La renuncia a la dimensión sexual del amor de Dios debería hacerse aceptando libremente la virginidad, siendo inmensa mayoría los sacerdotes (heterosexuales y homosexuales) con relaciones célibes, vividas como Gracia de Dios. Quienes lo viven impuesto, pueden llegar al abuso, llevando a la Iglesia a una de las crisis más profundas de la historia.
Según Santo Tomás los derechos de los hombres son válidos si están conformados con el Derecho Natural. El celibato no pertenece al Derecho Natural, pero sí el matrimonio, reconociéndolo Pablo en las Cartas a Timoteo (Ti.3, 2-5), exponiendo las condiciones para ser Obispo, incluyendo el derecho apostólico de casarse. Dirigiéndose a los grupos ascéticos de Corintio, que deseaban permanecer célibes, Pablo responde que tal deseo no puede imponerse: «A todos les desearía que vivieran como yo (célibes), pero cada uno tiene el don que Dios le ha dado». (1Cor.7 ,7). Además, imponiendo el celibato, la Iglesia conculca el artículo 16 de la Declaración Universal de Derechos Humanos: «Los hombres y mujeres tienen derecho, sin consideración de raza o religión, a contraer matrimonio».
El Vaticano II, manteniendo el matrimonio en pastores protestantes insertados en la Iglesia, abrió el camino al celibato opcional. El Papa reconoció que «el celibato no es un dogma de fe. Por tanto siempre tenemos la puerta abierta para cambiarlo». Igualmente reconoció, respecto a los homosexuales, que «yo no soy quien para juzgarlos».

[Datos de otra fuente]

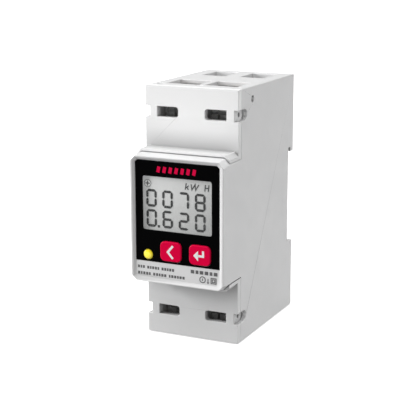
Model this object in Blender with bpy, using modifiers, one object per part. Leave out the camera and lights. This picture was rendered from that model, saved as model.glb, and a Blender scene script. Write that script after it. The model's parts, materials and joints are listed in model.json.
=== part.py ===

Con estas premisas el Sínodo puede erradicar el drama, abordando actuaciones preventivas realistas. Sirvan dos, ciertamente rompedoras: abolición del celibato obligatorio y despenalización moral de la homosexualidad. Ambas disposiciones rebajarían la inaguantable tensión que sufren muchos consagrados (atenderlos ha sido parte de mi trabajo), incidiendo en la desaparición del abuso.
La Iglesia elogia la pureza sexual. No debería obviar (haciéndose cómplice de las consecuencias) la turbiedad que puede albergar la pureza impuesta. Con los que la manchan, Jesús lo tiene claro: «El que escandalice a uno de estos pequeños, más le vale que le cuelguen al cuello una piedra de molino y le hunda en el mar» (Mt.18, 6, Mc.9, 42, Lc.9, 46).
Francisco tiene el coraje necesario para dar un vuelco a la situación y si los presidentes de las conferencias episcopales reunidos en Sínodo fueran conscientes que con los cambios necesarios la pederastia puede erradicarse, no dudarían en activar las reformas necesarias. La Iglesia debe mostrar su rostro Materno a quienes, no poseyendo la gracia del celibato, desean recibir la gracia sacramental matrimonial o, al menos, la gracia de la bendición conyugal.